The law making it a criminal offence to sell goods in pounds and ounces was
issued under the European Communities Act 1972. But the Martyrs' defence was
that this had been overridden by the Weights and Measures Act 1985, which
authorised continued selling in non-metric measures. By ancient tradition,
when one Act says something different from another, the later Act, by the
principle of "implied repeal", takes precedence. But Laws ruled that, since
the European Communities Act was a "constitutional statute", it could not be
overridden by the 1985 Act, since this had not made the point explicit.

After conferring with the British Weights and Measures Association (BWMA)
and Neil Herron of the Metric Martyrs Defence Fund, Mr de Crittenden
concluded that, if Lord Justice Laws was right, the 1991 Road Traffic Act
could not implicitly repeal the relevant clause of the Bill of Rights,
because, as Laws stated, this was a "constitutional statute". Either the
automatic penalty system was illegal; or Laws was wrong, in which case the
Metric Martyrs should not have been found guilty.
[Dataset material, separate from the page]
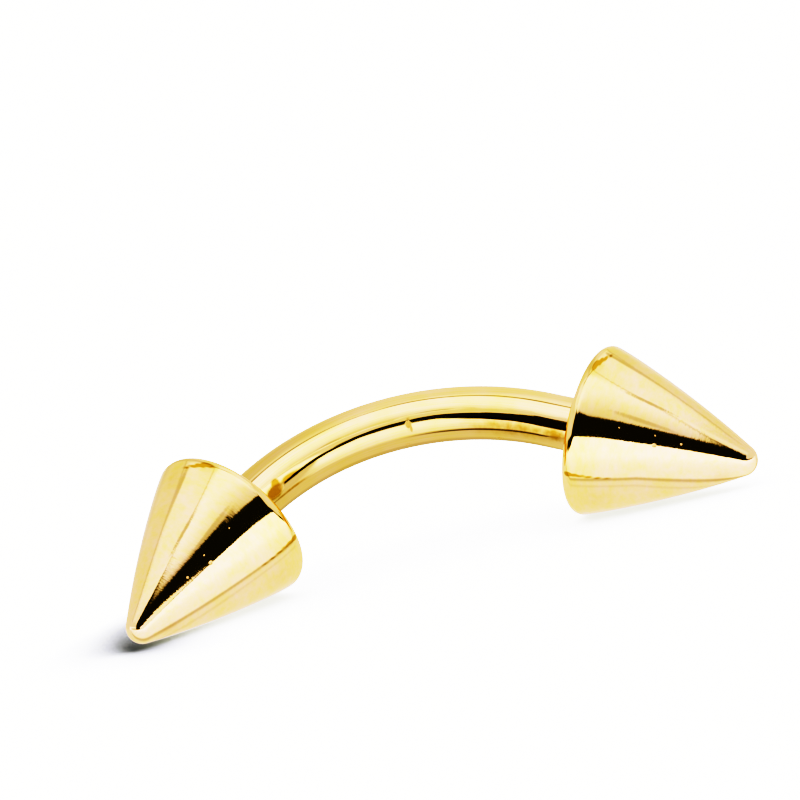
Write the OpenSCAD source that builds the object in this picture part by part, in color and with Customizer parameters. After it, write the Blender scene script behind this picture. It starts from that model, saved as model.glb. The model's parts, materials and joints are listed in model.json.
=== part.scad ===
// Curved eyebrow barbell with two screw-on spikes, lying on a table.
// Millimetres. +Z is up from the table, +X runs from the left spike to the right one.
// The origin is the middle of the footprint, at table height.

/* [Bar] */
// Diameter of the curved shaft, 16 gauge wire
bar_d = 1.2; // [1.1:0.05:1.6]
// Radius of the bow, at the middle of the wire
bow_radius = 5.85; // [5:0.05:9]
// How far the wire turns from end to end, in degrees
bow_turn = 75.8; // [40:0.2:90]
// Straight stretch between the bow and the left spike's face
straight_left = 0.1; // [0.1:0.05:1.5]
// Straight stretch between the bow and the right spike's face
straight_right = 1; // [0.1:0.05:1.5]
// How deep the full-size shaft goes into the spike's countersink
seat_depth = 0.28; // [0.1:0.02:0.3]
// Bevel on the shaft's shoulder
shoulder_bevel = 0.04; // [0.01:0.01:0.1]

/* [Threaded posts] */
// Outer diameter of the post, over its thread
post_d = 1.1; // [0.8:0.05:1.1]
// Length of the post past the shoulder
post_length = 1.5; // [0.8:0.1:1.7]
// Bevel at the post's end
post_bevel = 0.15; // [0.05:0.01:0.25]

/* [Spikes] */
// Widest diameter of a spike, at its rim
spike_d = 3.85; // [3:0.05:5]
// Length of a spike from its face to its tip
spike_length = 3.95; // [3.6:0.05:6]
// Radius of the rounded rim
rim_r = 0.2; // [0.05:0.01:0.4]
// Radius of the rounded tip
tip_r = 0.37; // [0.2:0.01:0.5]
// Radius of the slight belly along the spike's side
flank_r = 25; // [12:1:80]
// Diameter of the blind hole for the post
bore_d = 1.16; // [1.12:0.01:1.2]
// Depth of the blind hole, from the spike's face
bore_depth = 2; // [1.4:0.05:2.2]
// Mouth diameter of the countersink
sink_d = 1.9; // [1.6:0.05:2.2]

/* [How it lies] */
// Lean of the bow's plane away from upright, where the weight balances on both spikes
lie_tilt = 51.28; // [0:0.01:90]
// Turn within the bow's plane that brings both spikes down to the table
lie_roll = -3.49; // [-20:0.01:20]
// Turn about the upright that puts the spikes' faces in line with X
lie_yaw = 0.34; // [-10:0.01:10]

/* [Hidden] */

LEFT = -1;
RIGHT = 1;
facets = 96;
drill_point_angle = 59;
// The straight ends are this much slimmer than the bow, and start this far inside it,
// so that they join as one piece
join_step = 0.004;
join_overlap = 0.1;
sink_depth = (sink_d - bore_d) / 2;
end_slope = bow_turn / 2;

// Points on an arc about centre c from angle a0 to a1
function arc(c, r, a0, a1, steps) = [
    for (i = [0:steps]) let (a = a0 + (a1 - a0) * i / steps) c + r * [cos(a), sin(a)]
];

// The spike's side: the rim's round and the tip's round joined by one large circle that touches both.
// A point is [distance from the axis, height above the face].
rim_centre = [spike_d / 2 - rim_r, rim_r];
tip_centre = [0, spike_length - tip_r];
centre_gap = norm(tip_centre - rim_centre);
rim_to_tip = (tip_centre - rim_centre) / centre_gap;
along = (pow(flank_r - rim_r, 2) - pow(flank_r - tip_r, 2) + pow(centre_gap, 2)) / (2 * centre_gap);
across = sqrt(pow(flank_r - rim_r, 2) - pow(along, 2));
flank_centre = rim_centre + along * rim_to_tip - across * [rim_to_tip[1], -rim_to_tip[0]];
rim_normal = atan2(rim_centre[1] - flank_centre[1], rim_centre[0] - flank_centre[0]);
tip_normal = atan2(tip_centre[1] - flank_centre[1], tip_centre[0] - flank_centre[0]);
spike_side = concat(
    arc(rim_centre, rim_r, -90, rim_normal, 8),
    arc(flank_centre, flank_r, rim_normal, tip_normal, 12),
    arc(tip_centre, tip_r, tip_normal, 90, 8)
);

// Where the bow stands before it is laid down: its plane is XZ and the crown is at the origin.
function straight(side) = side == LEFT ? straight_left : straight_right;
function end_dir(side) = [side * cos(end_slope), 0, -sin(end_slope)];
function bow_point(a) = bow_radius * [sin(a), 0, cos(a) - 1];
function seat(side) = bow_point(side * end_slope) + straight(side) * end_dir(side);

// The turn that lays it down, as one matrix
lay = [[cos(lie_yaw), -sin(lie_yaw), 0], [sin(lie_yaw), cos(lie_yaw), 0], [0, 0, 1]]
    * [[1, 0, 0], [0, cos(lie_tilt), sin(lie_tilt)], [0, -sin(lie_tilt), cos(lie_tilt)]]
    * [[cos(lie_roll), 0, sin(lie_roll)], [0, 1, 0], [-sin(lie_roll), 0, cos(lie_roll)]];

// How far the laid-down barbell reaches along a unit vector
function spike_reach(side, v) = let (c = (lay * end_dir(side)) * v)
    (lay * seat(side)) * v + max([for (p = spike_side) p[1] * c + p[0] * sqrt(1 - c * c)]);
function bow_reach(v) = bar_d / 2
    + max([for (i = [-20:20]) (lay * bow_point(end_slope * i / 20)) * v]);
function reach(v) = max(spike_reach(LEFT, v), spike_reach(RIGHT, v), bow_reach(v));
footprint_middle = [
    (reach([1, 0, 0]) - reach([-1, 0, 0])) / 2,
    (reach([0, 1, 0]) - reach([0, -1, 0])) / 2
];
table_drop = reach([0, 0, -1]);

// Lays its children on the table
module lying() {
    translate([-footprint_middle[0], -footprint_middle[1], table_drop])
        rotate([-lie_tilt, 0, lie_yaw])
            rotate([0, lie_roll, 0])
                children();
}

// Puts +Z of its children along one end of the wire, from a point that far before the spike's face
module at_end(side, before = 0) {
    translate(seat(side) - before * end_dir(side))
        rotate([0, side * (90 + end_slope), 0])
            children();
}

// Straight end, shoulder and post as one turned piece that starts just inside the bow
module bar_end(side) {
    shaft_r = bar_d / 2 - join_step;
    shoulder = straight(side) + seat_depth;
    tip = shoulder + post_length;
    at_end(side, straight(side))
        rotate_extrude($fn = facets)
            polygon([
                [0, -join_overlap],
                [shaft_r, -join_overlap],
                [shaft_r, shoulder - shoulder_bevel],
                [shaft_r - shoulder_bevel, shoulder],
                [post_d / 2, shoulder],
                [post_d / 2, tip - post_bevel],
                [post_d / 2 - post_bevel, tip],
                [0, tip]
            ]);
}

// Curved shaft with a post at each end, one piece of wire
module bar() {
    color("gold")
        lying() {
            translate([0, 0, -bow_radius])
                rotate([90, 0, 0])
                    rotate([0, 0, 90 - end_slope])
                        rotate_extrude(angle = bow_turn, $fn = facets)
                            translate([bow_radius, 0])
                                circle(d = bar_d, $fn = facets);
            for (side = [LEFT, RIGHT])
                bar_end(side);
        }
}

// Turned spike with a countersunk blind hole in its face
module spike(side) {
    color("gold")
        lying()
            at_end(side)
                rotate_extrude($fn = facets)
                    polygon(concat(
                        [
                            [0, bore_depth + bore_d / 2 / tan(drill_point_angle)],
                            [bore_d / 2, bore_depth],
                            [bore_d / 2, sink_depth],
                            [sink_d / 2, 0]
                        ],
                        spike_side
                    ));
}

module spike_left() {
    spike(LEFT);
}

module spike_right() {
    spike(RIGHT);
}

bar();
spike_left();
spike_right();
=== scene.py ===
import math

import bpy
import numpy as np
from mathutils import Matrix, Vector
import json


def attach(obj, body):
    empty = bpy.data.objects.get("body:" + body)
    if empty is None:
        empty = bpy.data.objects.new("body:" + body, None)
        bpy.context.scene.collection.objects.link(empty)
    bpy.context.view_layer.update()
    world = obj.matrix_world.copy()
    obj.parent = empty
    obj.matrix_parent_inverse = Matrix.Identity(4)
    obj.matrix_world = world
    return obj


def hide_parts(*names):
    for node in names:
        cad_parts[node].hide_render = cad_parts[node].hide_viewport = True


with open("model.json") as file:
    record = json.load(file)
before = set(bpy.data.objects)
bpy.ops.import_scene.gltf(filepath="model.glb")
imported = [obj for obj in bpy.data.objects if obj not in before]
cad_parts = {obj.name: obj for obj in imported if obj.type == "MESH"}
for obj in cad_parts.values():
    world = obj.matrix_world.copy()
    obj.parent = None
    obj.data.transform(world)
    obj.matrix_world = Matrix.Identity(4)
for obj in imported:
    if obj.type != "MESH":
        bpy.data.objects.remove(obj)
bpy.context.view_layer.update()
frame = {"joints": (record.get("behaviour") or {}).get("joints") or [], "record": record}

# The bar is one length of 1.2 mm surgical steel wire, bent into a bow, polished and gold plated.
# Each end is turned down to a post with a rolled thread, and a spike screws onto it until its
# countersink closes over the bar's shoulder.
MM = 0.001
BAR_R = 0.6 * MM
BOW_R = 5.85 * MM
STRAIGHT = {"left": 0.1 * MM, "right": 1.0 * MM}
SEAT_DEPTH = 0.28 * MM
SHOULDER_BEVEL = 0.04 * MM
POST_R = 0.55 * MM
POST_LENGTH = 1.5 * MM
POST_BEVEL = 0.15 * MM
THREAD_PITCH = 0.25 * MM
THREAD_DEPTH = 0.12 * MM
THREAD_RUN_OUT = 0.2 * MM
BEVEL_RINGS = 6
END_RINGS = 4
BOW_RINGS = 260
PITCH_RINGS = 14
BAR_SIDES = 96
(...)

Using this argument, Mr de Crittenden refused to pay his fine unless
Sandwell took him to court. Two years later they have still not done so. But
the significance of his challenge can scarcely be overestimated. Since his
legal argument began to be widely circulated, ever more motorists have
similarly refused to pay fixed penalties in towns all around the country -
for example in Sunderland, where Mr de Crittenden was last week given
another parking ticket, when he drove up to confer with Mr Herron in
connection with this story.

The dilemma facing councils is stark. If they obey the law as it stands,
they cannot impose parking tickets on hundreds of thousands of motorists
without taking them to court. But if they do so, the court system would
rapidly collapse. Furthermore the same applies to all the other official
bodies that have jumped on the "fixed penalty" bandwagon, such as the Inland
Revenue, which imposes an automatic ?100 penalty for a late tax return.

If all these bodies imagine that, under the Laws judgment, they have a
simple remedy - namely to rush through an Act of Parliament explicitly
overruling the Bill of Rights - Mr de Crittenden has another trick up his
sleeve. The Bill of Rights may have been enshrined in an Act of Parliament,
but the Declaration of Rights on which it was based was a contract between
the sovereign and the people. It is by that Declaration that the monarch
occupies her throne and by which Parliament enjoys its power, and it cannot
be repealed. Thus, if Laws is right, fixed penalties without conviction
cannot be legalised. Either that, or the Metric Martyrs were innocent.

Anyone wishing to know more can contact the BWMA (www.bwmaonline.com) or the
Metric Martyrs Defence Fund at PO Box 526, Sunderland SR1 3YS.

What this means is that ANY fines imposed on you WITHOUT TRIAL are illegal.

This means all those speeding fines HAVE TO GO TO COURT before you can be fined.
 

Gatso shy

Registered User
Robert de Crittenden

Robert de Crittenden

is he a relative of Frenchie..................?


I'd love to think this was a good as it sounds

and all these automatic penalties were illegal,

but somehow,

it cannot be that simple, can it ?
 

Jaws

Corporal CockUp
Staff member
Moderator
Club Sponsor
It is an obvious fact that given the amount of 'laws' imposed upon the population of the UK, sooner or later they would start to contradict one and other..
I think this info is worth keeping and am putting it in the download section.